Please restate the following records word for word.

(Stored records)
::::::::
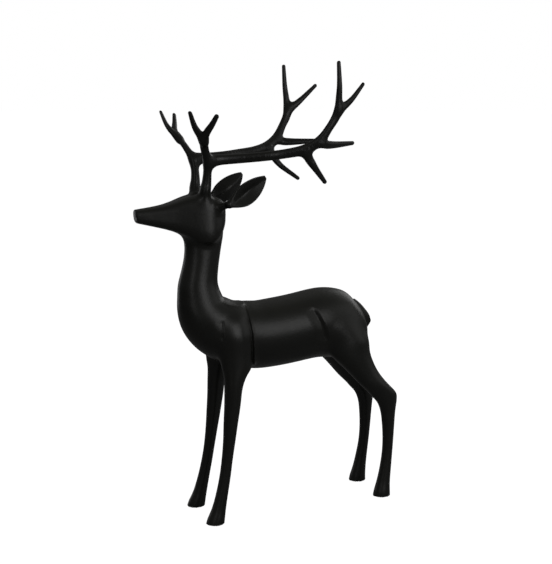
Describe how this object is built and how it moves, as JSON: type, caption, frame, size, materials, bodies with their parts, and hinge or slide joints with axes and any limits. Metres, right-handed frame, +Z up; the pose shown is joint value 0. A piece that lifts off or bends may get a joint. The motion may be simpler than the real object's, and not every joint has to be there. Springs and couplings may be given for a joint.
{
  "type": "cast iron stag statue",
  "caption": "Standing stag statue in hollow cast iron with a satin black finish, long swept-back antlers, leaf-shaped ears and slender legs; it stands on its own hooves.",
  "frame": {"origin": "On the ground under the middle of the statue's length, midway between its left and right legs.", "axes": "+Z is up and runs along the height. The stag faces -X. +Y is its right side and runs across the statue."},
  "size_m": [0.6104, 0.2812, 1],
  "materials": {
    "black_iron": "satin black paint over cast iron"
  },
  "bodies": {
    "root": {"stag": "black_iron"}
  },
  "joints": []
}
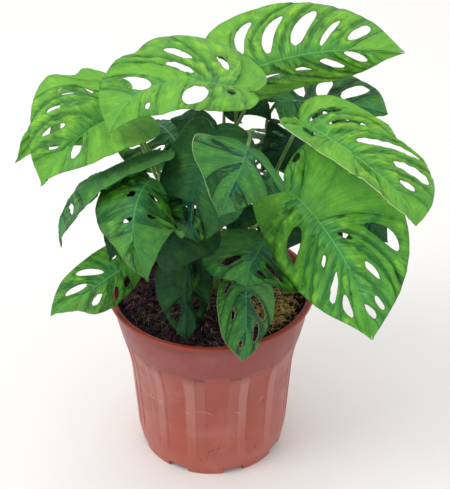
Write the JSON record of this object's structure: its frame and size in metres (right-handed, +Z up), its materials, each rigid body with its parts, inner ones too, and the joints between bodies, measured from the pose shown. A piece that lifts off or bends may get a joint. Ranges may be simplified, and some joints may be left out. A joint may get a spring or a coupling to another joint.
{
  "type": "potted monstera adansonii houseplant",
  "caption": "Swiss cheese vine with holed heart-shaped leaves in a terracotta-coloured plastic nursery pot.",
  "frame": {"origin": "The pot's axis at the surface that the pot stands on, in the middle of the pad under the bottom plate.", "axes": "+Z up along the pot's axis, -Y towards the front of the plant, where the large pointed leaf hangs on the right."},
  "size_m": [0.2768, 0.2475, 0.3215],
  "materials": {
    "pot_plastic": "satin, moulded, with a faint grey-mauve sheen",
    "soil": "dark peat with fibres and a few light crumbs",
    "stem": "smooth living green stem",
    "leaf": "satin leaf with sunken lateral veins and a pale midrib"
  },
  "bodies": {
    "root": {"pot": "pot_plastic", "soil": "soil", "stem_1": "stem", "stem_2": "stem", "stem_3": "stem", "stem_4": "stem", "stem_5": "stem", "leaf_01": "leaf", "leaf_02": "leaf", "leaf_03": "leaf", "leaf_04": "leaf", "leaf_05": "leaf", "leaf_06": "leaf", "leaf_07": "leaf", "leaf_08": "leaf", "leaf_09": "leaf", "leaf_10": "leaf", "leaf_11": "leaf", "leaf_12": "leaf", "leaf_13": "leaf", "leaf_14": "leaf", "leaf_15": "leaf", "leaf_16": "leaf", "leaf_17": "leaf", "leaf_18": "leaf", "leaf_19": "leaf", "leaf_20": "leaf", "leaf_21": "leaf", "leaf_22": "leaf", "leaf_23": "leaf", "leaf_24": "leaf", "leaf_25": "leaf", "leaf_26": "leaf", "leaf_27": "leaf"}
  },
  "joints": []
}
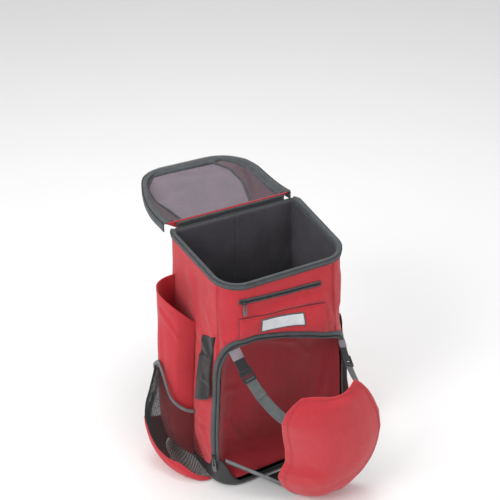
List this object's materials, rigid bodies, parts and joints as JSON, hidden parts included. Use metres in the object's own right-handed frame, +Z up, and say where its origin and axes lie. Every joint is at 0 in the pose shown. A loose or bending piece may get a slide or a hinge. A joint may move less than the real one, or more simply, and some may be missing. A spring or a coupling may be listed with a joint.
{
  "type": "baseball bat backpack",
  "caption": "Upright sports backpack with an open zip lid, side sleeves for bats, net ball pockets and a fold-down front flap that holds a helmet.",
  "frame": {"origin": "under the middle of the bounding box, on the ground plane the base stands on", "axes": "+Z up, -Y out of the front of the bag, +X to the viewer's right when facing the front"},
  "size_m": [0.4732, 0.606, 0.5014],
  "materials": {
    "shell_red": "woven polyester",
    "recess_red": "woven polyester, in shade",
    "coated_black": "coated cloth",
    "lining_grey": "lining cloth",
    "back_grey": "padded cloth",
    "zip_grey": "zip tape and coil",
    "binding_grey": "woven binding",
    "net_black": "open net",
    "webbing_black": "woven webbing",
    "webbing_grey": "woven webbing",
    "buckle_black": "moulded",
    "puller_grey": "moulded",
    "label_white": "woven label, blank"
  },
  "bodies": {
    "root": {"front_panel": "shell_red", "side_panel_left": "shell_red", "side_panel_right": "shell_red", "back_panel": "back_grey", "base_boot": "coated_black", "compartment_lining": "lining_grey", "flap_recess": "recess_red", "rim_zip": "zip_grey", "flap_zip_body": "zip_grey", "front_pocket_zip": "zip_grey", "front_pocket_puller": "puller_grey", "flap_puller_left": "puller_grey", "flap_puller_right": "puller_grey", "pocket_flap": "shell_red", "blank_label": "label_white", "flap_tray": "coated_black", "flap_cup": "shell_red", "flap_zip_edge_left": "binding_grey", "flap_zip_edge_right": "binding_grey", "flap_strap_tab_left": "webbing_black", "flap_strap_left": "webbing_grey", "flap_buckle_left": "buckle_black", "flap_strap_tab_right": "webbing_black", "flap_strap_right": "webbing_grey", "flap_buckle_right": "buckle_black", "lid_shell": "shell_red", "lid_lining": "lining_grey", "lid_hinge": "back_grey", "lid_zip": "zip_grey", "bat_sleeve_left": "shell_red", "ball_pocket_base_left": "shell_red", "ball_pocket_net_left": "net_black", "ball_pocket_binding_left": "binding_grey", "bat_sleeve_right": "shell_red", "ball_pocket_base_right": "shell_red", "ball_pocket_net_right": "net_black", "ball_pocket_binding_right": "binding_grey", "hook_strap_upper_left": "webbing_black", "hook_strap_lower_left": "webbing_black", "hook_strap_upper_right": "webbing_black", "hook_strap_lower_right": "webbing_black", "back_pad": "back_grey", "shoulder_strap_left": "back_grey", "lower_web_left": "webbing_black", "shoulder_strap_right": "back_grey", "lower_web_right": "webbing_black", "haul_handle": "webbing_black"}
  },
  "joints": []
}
::::::::
Output:
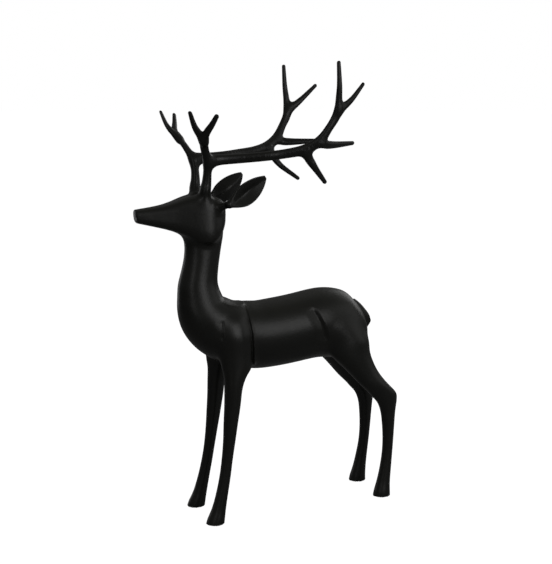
Describe how this object is built and how it moves, as JSON: type, caption, frame, size, materials, bodies with their parts, and hinge or slide joints with axes and any limits. Metres, right-handed frame, +Z up; the pose shown is joint value 0. A piece that lifts off or bends may get a joint. The motion may be simpler than the real object's, and not every joint has to be there. Springs and couplings may be given for a joint.
{
  "type": "cast iron stag statue",
  "caption": "Standing stag statue in hollow cast iron with a satin black finish, long swept-back antlers, leaf-shaped ears and slender legs; it stands on its own hooves.",
  "frame": {"origin": "On the ground under the middle of the statue's length, midway between its left and right legs.", "axes": "+Z is up and runs along the height. The stag faces -X. +Y is its right side and runs across the statue."},
  "size_m": [0.6104, 0.2812, 1],
  "materials": {
    "black_iron": "satin black paint over cast iron"
  },
  "bodies": {
    "root": {"stag": "black_iron"}
  },
  "joints": []
}
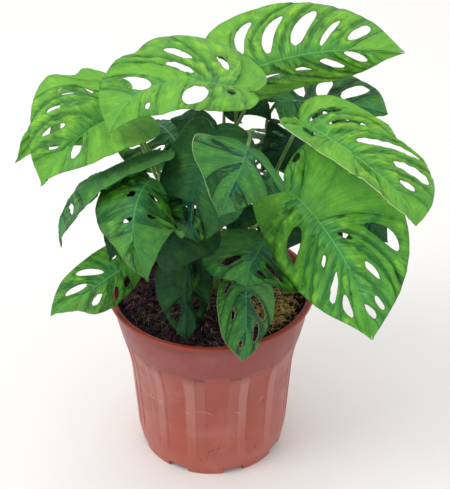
Write the JSON record of this object's structure: its frame and size in metres (right-handed, +Z up), its materials, each rigid body with its parts, inner ones too, and the joints between bodies, measured from the pose shown. A piece that lifts off or bends may get a joint. Ranges may be simplified, and some joints may be left out. A joint may get a spring or a coupling to another joint.
{
  "type": "potted monstera adansonii houseplant",
  "caption": "Swiss cheese vine with holed heart-shaped leaves in a terracotta-coloured plastic nursery pot.",
  "frame": {"origin": "The pot's axis at the surface that the pot stands on, in the middle of the pad under the bottom plate.", "axes": "+Z up along the pot's axis, -Y towards the front of the plant, where the large pointed leaf hangs on the right."},
  "size_m": [0.2768, 0.2475, 0.3215],
  "materials": {
    "pot_plastic": "satin, moulded, with a faint grey-mauve sheen",
    "soil": "dark peat with fibres and a few light crumbs",
    "stem": "smooth living green stem",
    "leaf": "satin leaf with sunken lateral veins and a pale midrib"
  },
  "bodies": {
    "root": {"pot": "pot_plastic", "soil": "soil", "stem_1": "stem", "stem_2": "stem", "stem_3": "stem", "stem_4": "stem", "stem_5": "stem", "leaf_01": "leaf", "leaf_02": "leaf", "leaf_03": "leaf", "leaf_04": "leaf", "leaf_05": "leaf", "leaf_06": "leaf", "leaf_07": "leaf", "leaf_08": "leaf", "leaf_09": "leaf", "leaf_10": "leaf", "leaf_11": "leaf", "leaf_12": "leaf", "leaf_13": "leaf", "leaf_14": "leaf", "leaf_15": "leaf", "leaf_16": "leaf", "leaf_17": "leaf", "leaf_18": "leaf", "leaf_19": "leaf", "leaf_20": "leaf", "leaf_21": "leaf", "leaf_22": "leaf", "leaf_23": "leaf", "leaf_24": "leaf", "leaf_25": "leaf", "leaf_26": "leaf", "leaf_27": "leaf"}
  },
  "joints": []
}
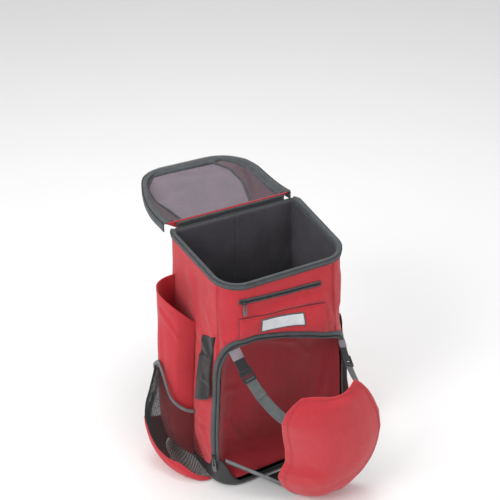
List this object's materials, rigid bodies, parts and joints as JSON, hidden parts included. Use metres in the object's own right-handed frame, +Z up, and say where its origin and axes lie. Every joint is at 0 in the pose shown. A loose or bending piece may get a slide or a hinge. A joint may move less than the real one, or more simply, and some may be missing. A spring or a coupling may be listed with a joint.
{
  "type": "baseball bat backpack",
  "caption": "Upright sports backpack with an open zip lid, side sleeves for bats, net ball pockets and a fold-down front flap that holds a helmet.",
  "frame": {"origin": "under the middle of the bounding box, on the ground plane the base stands on", "axes": "+Z up, -Y out of the front of the bag, +X to the viewer's right when facing the front"},
  "size_m": [0.4732, 0.606, 0.5014],
  "materials": {
    "shell_red": "woven polyester",
    "recess_red": "woven polyester, in shade",
    "coated_black": "coated cloth",
    "lining_grey": "lining cloth",
    "back_grey": "padded cloth",
    "zip_grey": "zip tape and coil",
    "binding_grey": "woven binding",
    "net_black": "open net",
    "webbing_black": "woven webbing",
    "webbing_grey": "woven webbing",
    "buckle_black": "moulded",
    "puller_grey": "moulded",
    "label_white": "woven label, blank"
  },
  "bodies": {
    "root": {"front_panel": "shell_red", "side_panel_left": "shell_red", "side_panel_right": "shell_red", "back_panel": "back_grey", "base_boot": "coated_black", "compartment_lining": "lining_grey", "flap_recess": "recess_red", "rim_zip": "zip_grey", "flap_zip_body": "zip_grey", "front_pocket_zip": "zip_grey", "front_pocket_puller": "puller_grey", "flap_puller_left": "puller_grey", "flap_puller_right": "puller_grey", "pocket_flap": "shell_red", "blank_label": "label_white", "flap_tray": "coated_black", "flap_cup": "shell_red", "flap_zip_edge_left": "binding_grey", "flap_zip_edge_right": "binding_grey", "flap_strap_tab_left": "webbing_black", "flap_strap_left": "webbing_grey", "flap_buckle_left": "buckle_black", "flap_strap_tab_right": "webbing_black", "flap_strap_right": "webbing_grey", "flap_buckle_right": "buckle_black", "lid_shell": "shell_red", "lid_lining": "lining_grey", "lid_hinge": "back_grey", "lid_zip": "zip_grey", "bat_sleeve_left": "shell_red", "ball_pocket_base_left": "shell_red", "ball_pocket_net_left": "net_black", "ball_pocket_binding_left": "binding_grey", "bat_sleeve_right": "shell_red", "ball_pocket_base_right": "shell_red", "ball_pocket_net_right": "net_black", "ball_pocket_binding_right": "binding_grey", "hook_strap_upper_left": "webbing_black", "hook_strap_lower_left": "webbing_black", "hook_strap_upper_right": "webbing_black", "hook_strap_lower_right": "webbing_black", "back_pad": "back_grey", "shoulder_strap_left": "back_grey", "lower_web_left": "webbing_black", "shoulder_strap_right": "back_grey", "lower_web_right": "webbing_black", "haul_handle": "webbing_black"}
  },
  "joints": []
}